A Rua do Passeio. O emblemático edifício Francisco Serrador na esquina com a Rua Senador Dantas e a vista para a Avenida Rio Branco. Ao lado, morador de rua descansa ao lado do gradil do Passeio Público.
Pompa. A imponência do edifício sobre o cinema Odeon, na Cinelândia, que fica de frente para a Praça Mahatma Gandhi, com escultura do próprio e o chafariz do Monroe ao fundo.
Do alto, as janelas dos edifícios observam não só toda essa movimentação que acontece lá embaixo, assim como avistam, de camarote, as mais belas paisagens cariocas. Em primeiro plano, o tapete de árvores que cobre a superfície dos jardins do Passeio Público e o minimalismo da Praça Mahatma Gandhi com seu chafariz vestigial do antigo Palácio Monroe. Em segundo plano, a beleza do Aterro do Flamengo com as suas autopistas bucólicas sempre imunes ao tráfego pesado de uma grande metrópole como o Rio. Em terceiro, a Baía de Guanabara, sobrevoada pelas aeronaves que decolam e aterrisam no Aeroporto Santos Dumont, que, de tão próximas ao nível do mar, parecem capazes de colidir a qualquer momento com o Pão de Açúcar em sua imobilidade imponente junto à linha do horizonte.

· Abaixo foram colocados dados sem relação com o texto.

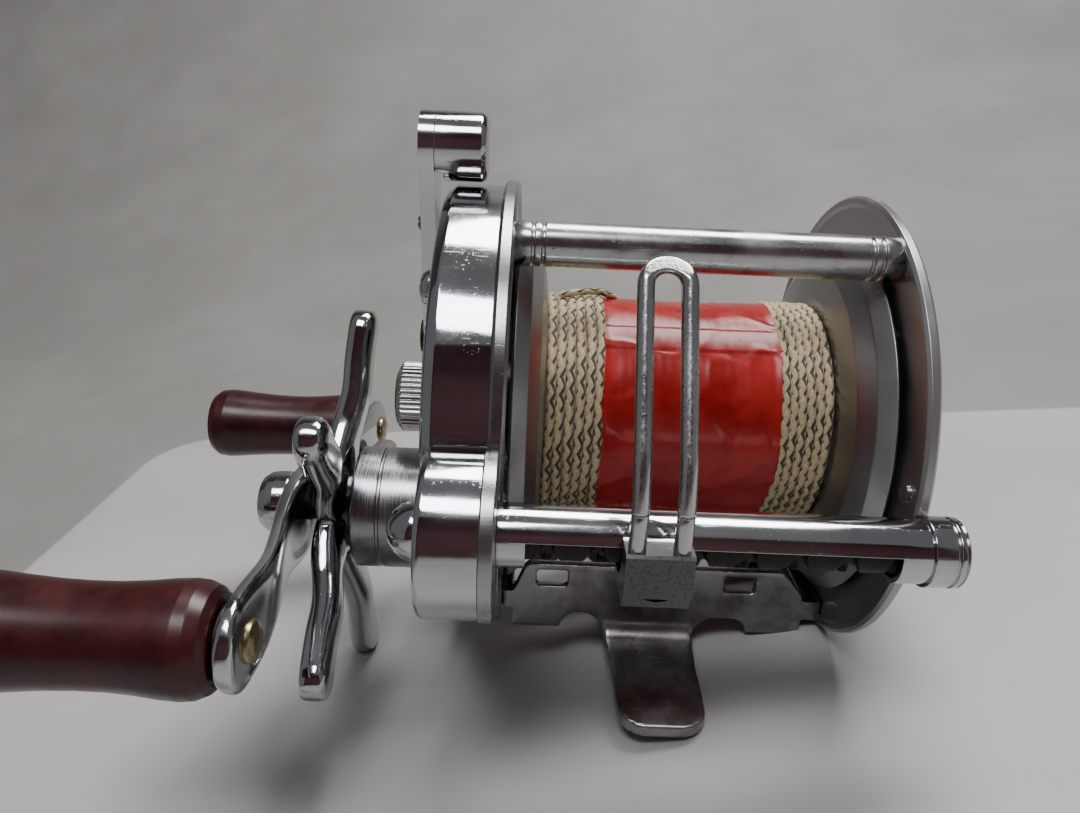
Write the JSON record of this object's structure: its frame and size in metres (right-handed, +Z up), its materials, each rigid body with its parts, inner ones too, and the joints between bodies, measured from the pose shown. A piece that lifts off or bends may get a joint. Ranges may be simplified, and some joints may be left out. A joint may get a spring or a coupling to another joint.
{
  "type": "baitcasting reel",
  "caption": "Star-drag baitcasting reel with a level wind, a double handle with torpedo grips, a free-spool lever, wound line under tape and a stamped foot.",
  "frame": {"origin": "centre of the underside of the foot, under the spool axis", "axes": "+X along the spool axis from the handle side to the tail side; -Y towards the level wind and the rod tip; +Z up from the foot to the spool"},
  "size_m": [0.1465, 0.1113, 0.1095],
  "materials": {
    "chrome_plate": "worn bright plating with fine pits",
    "satin_plate": "brushed in turning rings",
    "dark_steel": "dull machined steel",
    "brass": "aged brass",
    "grip_maroon": "dark maroon, semi-gloss, worn",
    "black_washer": "matt black",
    "line_tan": "braided tan line with dark flecks",
    "tape_red": "glossy wrinkled tape",
    "fibre": "brown drag washer fibre"
  },
  "bodies": {
    "frame": {"handle_ring": "chrome_plate", "tail_ring": "chrome_plate", "pillars": "chrome_plate", "ring_screws": "chrome_plate", "reel_foot": "chrome_plate", "foot_screws": "chrome_plate", "wind_tube": "chrome_plate", "tube_end_cap": "chrome_plate", "gear_plate": "satin_plate", "gear_cover": "chrome_plate", "cover_screws": "chrome_plate", "wind_dome": "chrome_plate", "bridge_sleeve": "chrome_plate", "handle_bushing": "brass", "tail_bushing": "brass", "tail_cover": "chrome_plate", "tail_screws": "chrome_plate", "tail_cap": "chrome_plate", "idler_post": "dark_steel", "dog_post": "dark_steel"},
    "spool": {"spool_shaft": "dark_steel", "spool_arbor": "satin_plate", "handle_flange": "satin_plate", "tail_flange": "satin_plate", "line_pack": "line_tan", "red_tape": "tape_red", "click_wheel": "dark_steel"},
    "crank": {"crank_shaft": "dark_steel", "main_gear": "brass", "drag_washers": "fibre", "drag_sleeve": "dark_steel", "ratchet_wheel": "dark_steel", "handle_arm": "chrome_plate", "handle_nut": "chrome_plate", "grip_posts": "brass", "grip_collars": "black_washer"},
    "star": {"star_drag": "chrome_plate"},
    "front_grip": {"grip_front": "grip_maroon"},
    "rear_grip": {"grip_rear": "grip_maroon"},
    "yoke": {"clutch_yoke": "dark_steel"},
    "pinion": {"pinion": "brass"},
    "idler": {"idler_gear": "brass"},
    "worm": {"wind_gear": "brass", "worm_shaft": "dark_steel"},
    "carriage": {"carriage": "chrome_plate", "line_guide": "chrome_plate", "pawl": "brass", "pawl_cap": "chrome_plate"},
    "lever": {"lever_plate": "chrome_plate", "lever_knob": "chrome_plate", "lever_screw": "brass", "lever_shaft": "dark_steel"},
    "tension_knob": {"tension_knob": "chrome_plate", "tension_pad": "brass"},
    "dog": {"anti_reverse_dog": "dark_steel"},
    "click": {"click_button": "chrome_plate", "click_pawl": "dark_steel"}
  },
  "joints": [
    {"name": "crank_turn", "type": "hinge", "parent": "frame", "child": "crank", "pos_m": [-0.04, -0.00424, 0.02282], "axis": [1, 0, 0], "continuous": true},
    {"name": "spool_spin", "type": "hinge", "parent": "frame", "child": "spool", "pos_m": [0, 0, 0.044], "axis": [1, 0, 0], "continuous": true},
    {"name": "yoke_slide", "type": "slide", "parent": "frame", "child": "yoke", "axis": [-1, 0, 0], "range_m": [0, 0.001]},
    {"name": "pinion_spin", "type": "hinge", "parent": "yoke", "child": "pinion", "pos_m": [-0.034, 0, 0.044], "axis": [1, 0, 0], "continuous": true},
    {"name": "idler_spin", "type": "hinge", "parent": "frame", "child": "idler", "pos_m": [-0.034, -0.02548, 0.03399], "axis": [1, 0, 0], "continuous": true},
    {"name": "worm_spin", "type": "hinge", "parent": "frame", "child": "worm", "pos_m": [0, -0.0431, 0.0393], "axis": [1, 0, 0], "continuous": true},
    {"name": "carriage_slide", "type": "slide", "parent": "frame", "child": "carriage", "axis": [1, 0, 0], "range_m": [-0.0135, 0.0265]},
    {"name": "star_turn", "type": "hinge", "parent": "crank", "child": "star", "pos_m": [-0.059, -0.00424, 0.02282], "axis": [1, 0, 0], "range_deg": [-180, 180]},
    {"name": "front_grip_spin", "type": "hinge", "parent": "crank", "child": "front_grip", "pos_m": [-0.085, -0.05163, 0.02605], "axis": [1, 0, 0], "continuous": true},
    {"name": "rear_grip_spin", "type": "hinge", "parent": "crank", "child": "rear_grip", "pos_m": [-0.085, 0.04315, 0.01959], "axis": [1, 0, 0], "continuous": true},
    {"name": "lever_swing", "type": "hinge", "parent": "frame", "child": "lever", "pos_m": [-0.043, 0.005, 0.0545], "axis": [-1, 0, 0], "range_deg": [0, 22]},
    {"name": "tension_knob_turn", "type": "hinge", "parent": "frame", "child": "tension_knob", "pos_m": [-0.046, 0, 0.044], "axis": [1, 0, 0], "range_deg": [-180, 180]},
    {"name": "dog_swing", "type": "hinge", "parent": "frame", "child": "dog", "pos_m": [-0.032, 0.00726, 0.02082], "axis": [-1, 0, 0], "range_deg": [0, 10]},
    {"name": "click_slide", "type": "slide", "parent": "frame", "child": "click", "axis": [0, 0, -1], "range_m": [0, 0.003]}
  ],
  "couplings": [
    {"joint": "spool_spin", "follows": "crank_turn", "ratio": -2.375},
    {"joint": "pinion_spin", "follows": "crank_turn", "ratio": -2.375},
    {"joint": "idler_spin", "follows": "crank_turn", "ratio": -1.7273},
    {"joint": "worm_spin", "follows": "crank_turn", "ratio": 1.5833},
    {"joint": "yoke_slide", "follows": "lever_swing", "m_per_rad": 0.0026044}
  ]
}
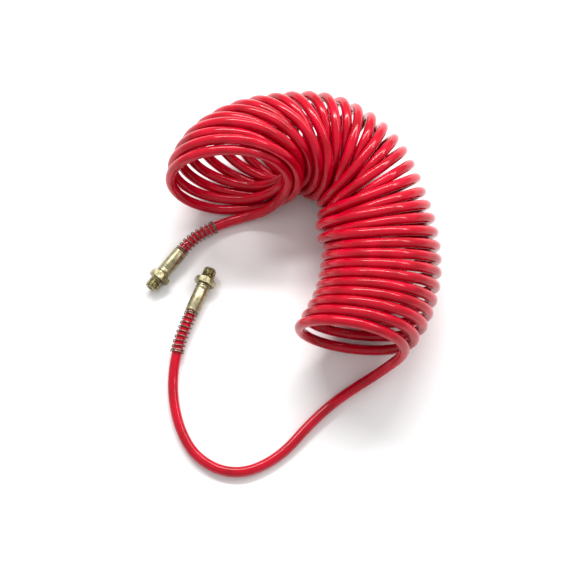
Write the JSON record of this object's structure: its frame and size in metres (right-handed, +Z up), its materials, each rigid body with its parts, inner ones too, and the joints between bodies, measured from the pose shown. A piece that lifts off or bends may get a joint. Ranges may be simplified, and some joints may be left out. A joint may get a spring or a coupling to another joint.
{
  "type": "coiled air hose",
  "caption": "Recoil air hose: a red plastic tube wound into an arch of leaning turns, with a spring guard, plain ferrule and swivelling male threaded fitting on each end.",
  "frame": {"origin": "on the resting surface, under the middle of the whole object's box", "axes": "+Z up, +Y from the hose's outlet lead towards the crown of the arch, +X towards the arch's outlet leg"},
  "size_m": [0.2891, 0.3766, 0.1315],
  "materials": {
    "hose": "glossy translucent-looking red polyamide",
    "guard": "drawn spring wire, dull",
    "ferrule": "drawn sleeve, lightly polished",
    "fitting": "turned, lightly polished",
    "seal": "moulded, matte",
    "retainer": "spring steel"
  },
  "bodies": {
    "hose": {"hose_coil": "hose", "hose_lead_inlet": "hose", "hose_lead_outlet": "hose", "spring_guard_inlet": "guard", "spring_guard_outlet": "guard", "ferrule_inlet": "ferrule", "ferrule_outlet": "ferrule", "stem_inlet": "fitting", "stem_outlet": "fitting", "o_ring_inlet": "seal", "o_ring_outlet": "seal"},
    "inlet_swivel": {"swivel_body_inlet": "fitting", "retaining_ring_inlet": "retainer"},
    "outlet_swivel": {"swivel_body_outlet": "fitting", "retaining_ring_outlet": "retainer"}
  },
  "joints": [
    {"name": "inlet_swivel_spin", "type": "hinge", "parent": "hose", "child": "inlet_swivel", "pos_m": [-0.13092, 0.01397, 0.0095], "axis": [-0.6018, -0.7986, 0], "continuous": true},
    {"name": "outlet_swivel_spin", "type": "hinge", "parent": "hose", "child": "outlet_swivel", "pos_m": [-0.08531, 0.00885, 0.0095], "axis": [0.3746, 0.9272, 0], "continuous": true}
  ]
}
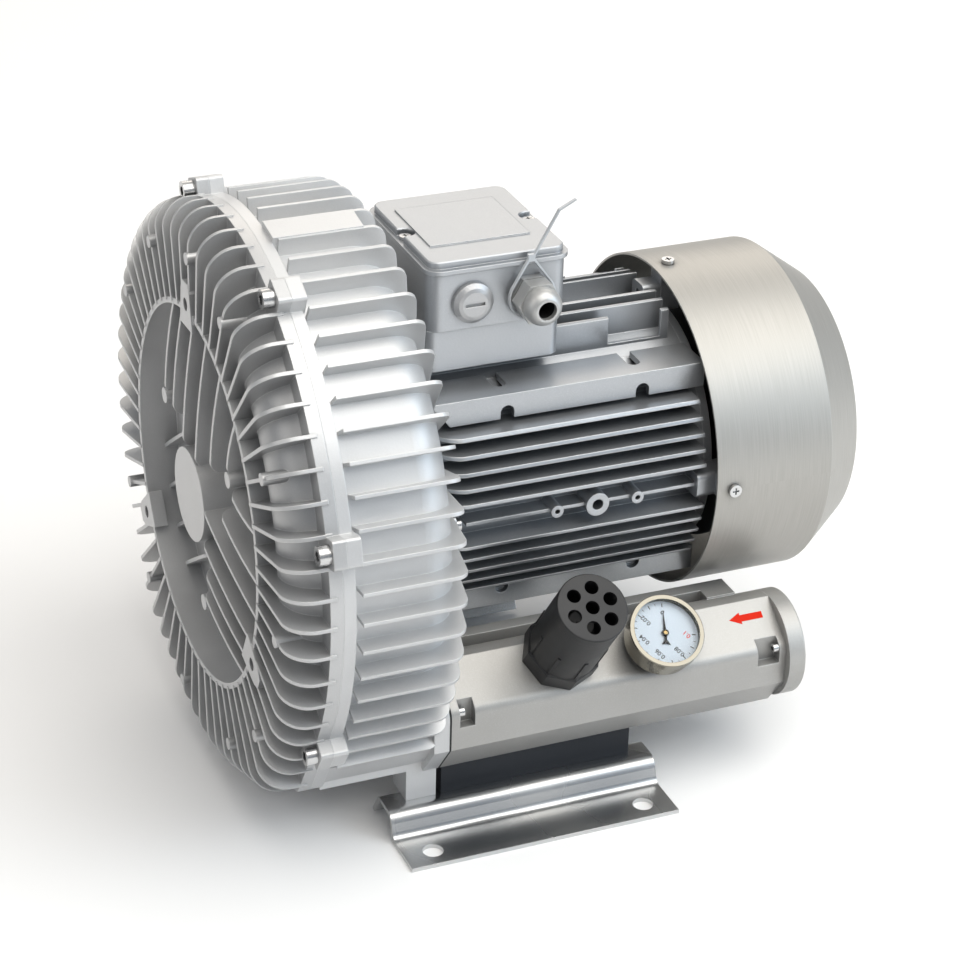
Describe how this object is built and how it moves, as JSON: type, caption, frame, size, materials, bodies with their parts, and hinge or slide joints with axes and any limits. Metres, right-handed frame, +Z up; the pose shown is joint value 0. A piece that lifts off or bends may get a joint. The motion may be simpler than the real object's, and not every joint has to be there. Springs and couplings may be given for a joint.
{
  "type": "side channel blower",
  "caption": "Finned side channel blower with a flanged motor, silencers with threaded ports, foot rails, a relief valve and a vacuum gauge",
  "frame": {"origin": "middle of the four foot holes, on the ground", "axes": "+X along the shaft from the blower housing to the fan cowl, +Z up, the relief valve and gauge on the -Y side"},
  "size_m": [0.4626, 0.4098, 0.4215],
  "materials": {
    "cast_silver": "silver paint over cast aluminium, fine grain",
    "cowl_sheet": "silver painted sheet steel",
    "zinc_sheet": "bright zinc plated sheet",
    "screw_steel": "zinc plated steel",
    "shaft_steel": "ground steel",
    "lamination": "stacked sheet, varnished",
    "winding": "varnished copper wire",
    "bare_aluminium": "bare cast aluminium",
    "seal_rubber": "black rubber",
    "foam": "open foam",
    "black_plastic": "black moulded plastic",
    "grey_plastic": "grey moulded plastic",
    "brass": "turned brass",
    "chrome": "polished",
    "dial_white": "bluish white enamel",
    "pointer_black": "black enamel",
    "gauge_glass": "clear"
  },
  "bodies": {
    "blower": {"blind_plug": "grey_plastic", "casing_screws": "screw_steel", "cover_screws": "screw_steel", "cowl_screws": "screw_steel", "fan_cowl": "cowl_sheet", "far_foam": "foam", "far_foot": "zinc_sheet", "far_gasket": "seal_rubber", "far_port": "cast_silver", "far_silencer": "cast_silver", "foot_bolts": "screw_steel", "front_bearing_outer": "shaft_steel", "front_cover": "cast_silver", "gauge_bezel": "chrome", "gauge_case": "chrome", "gauge_dial": "dial_white", "gauge_glass": "gauge_glass", "gauge_stem": "brass", "gland_body": "grey_plastic", "gland_nut": "grey_plastic", "gland_seal": "seal_rubber", "gland_tie": "grey_plastic", "housing_seal": "seal_rubber", "motor_frame": "cast_silver", "motor_screws": "screw_steel", "near_foam": "foam", "near_foot": "zinc_sheet", "near_gasket": "seal_rubber", "near_port": "cast_silver", "near_silencer": "cast_silver", "rear_bearing_outer": "shaft_steel", "rear_end_shield": "cast_silver", "rear_housing": "cast_silver", "shaft_seal": "seal_rubber", "silencer_screws": "screw_steel", "stator_core": "lamination", "stator_windings": "winding", "terminal_block": "black_plastic", "terminal_box": "cast_silver", "terminal_box_cover": "cast_silver", "terminal_box_gasket": "seal_rubber", "terminal_studs": "brass", "valve_body": "black_plastic", "valve_cap": "black_plastic", "valve_nut": "black_plastic", "valve_spring": "screw_steel", "wave_washer": "screw_steel"},
    "rotor": {"impeller": "bare_aluminium", "impeller_key": "screw_steel", "impeller_screw": "screw_steel", "motor_shaft": "shaft_steel", "rotor_core": "lamination", "front_bearing_inner": "shaft_steel", "rear_bearing_inner": "shaft_steel", "cooling_fan": "grey_plastic"},
    "relief_poppet": {"valve_poppet": "black_plastic"},
    "gauge_needle": {"gauge_pointer": "pointer_black"}
  },
  "joints": [
    {"name": "rotor_spin", "type": "hinge", "parent": "blower", "child": "rotor", "pos_m": [0, 0, 0.2145], "axis": [1, 0, 0], "continuous": true},
    {"name": "relief_lift", "type": "slide", "parent": "blower", "child": "relief_poppet", "axis": [0, 0.6088, -0.7934], "range_m": [0, 0.006], "stiffness_N_per_m": 900, "springref_m": -0.01, "deforming": ["valve_spring"]},
    {"name": "needle_turn", "type": "hinge", "parent": "blower", "child": "gauge_needle", "pos_m": [0.097, -0.15039, 0.12897], "axis": [0, -0.6088, 0.7934], "range_deg": [0, 270]}
  ]
}
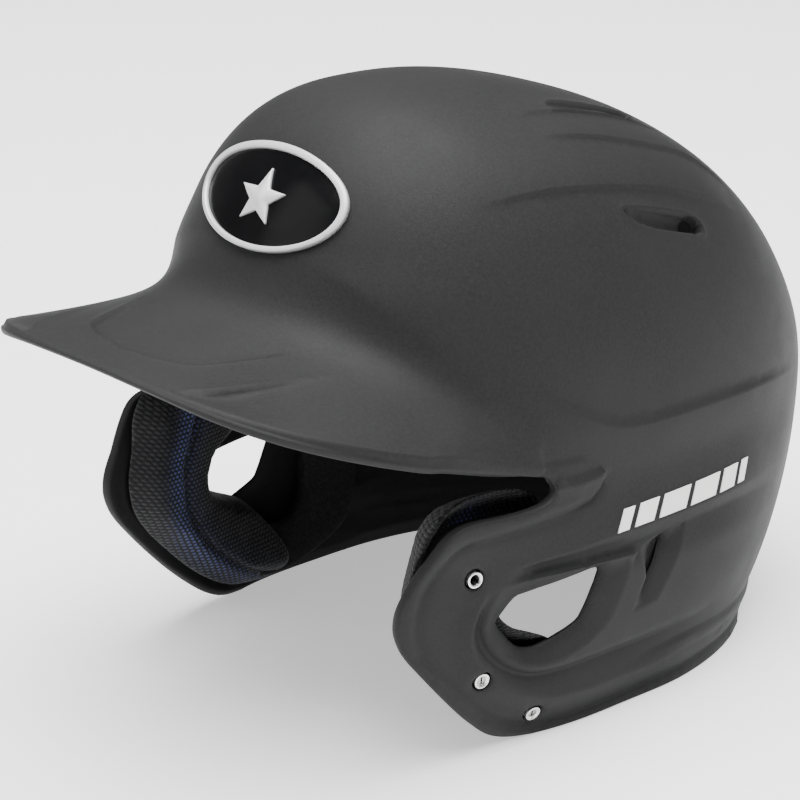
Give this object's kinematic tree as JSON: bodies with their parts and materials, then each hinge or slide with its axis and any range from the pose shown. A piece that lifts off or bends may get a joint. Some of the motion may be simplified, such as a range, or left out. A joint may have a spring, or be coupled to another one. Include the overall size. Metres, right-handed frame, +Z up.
{
  "type": "batting helmet",
  "caption": "Double-flap batting helmet with a long brim, ear openings, padded liner and metal threaded inserts for a face guard.",
  "frame": {"origin": "centre of the bounding box, at the height of the flap bottoms and the rear rim that the helmet stands on", "axes": "+Z up, -Y out along the brim (the wearer's forward), +X towards the wearer's left"},
  "size_m": [0.2008, 0.3146, 0.2226],
  "materials": {
    "shell": "matte charcoal, fine moulded texture",
    "insert": "bright zinc plate",
    "foam": "moulded closed-cell foam",
    "pad_fabric": "black mesh fabric with a blue thread",
    "badge_plate": "gloss black",
    "badge_trim": "satin silver",
    "stripe": "off-white film"
  },
  "bodies": {
    "root": {"shell": "shell", "insert_lower_left": "insert", "insert_lower_right": "insert", "insert_middle_left": "insert", "insert_middle_right": "insert", "insert_upper_left": "insert", "insert_upper_right": "insert", "jaw_left_foam": "foam", "jaw_right_foam": "foam", "side_left_foam": "foam", "side_right_foam": "foam", "front_foam": "foam", "crown_foam": "foam", "rear_foam": "foam", "jaw_left_comfort": "pad_fabric", "jaw_right_comfort": "pad_fabric", "side_left_comfort": "pad_fabric", "side_right_comfort": "pad_fabric", "front_comfort": "pad_fabric", "crown_comfort": "pad_fabric", "rear_comfort": "pad_fabric", "badge_plate": "badge_plate", "badge_ring": "badge_trim", "badge_star": "badge_trim", "stripe_left": "stripe", "stripe_right": "stripe"}
  },
  "joints": []
}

Mas não são apenas os prédios que observam tudo isso. Nós, seres mortais, também os observamos. A arquitetura da Rua do Passeio é recomendavelmente observável. A começar pelo imóvel na esquina com a Rua Visconde de Maranguape, por exemplo. Próxima aos Arcos da Lapa, a escola de música da UFRJ é deslumbrante e exige atenção ao ser contemplada. São tantas minúcias em sua fachada que, enquanto caminhava pelo Passeio Público, esqueci um pouco daquela insegurança toda única e exclusivamente para admirá-la. Nesse momento que eu me peguei refletindo sobre o que seria a essência dos espaços públicos: além de um local de convivência, que seja, também, um local que ofereça aconchego e coisas bonitas de se ver. A Rua do Passeio com o seu Passeio Público é absolutamente capaz de oferecer isso, mas, por descaso, sofre de baixa autoestima.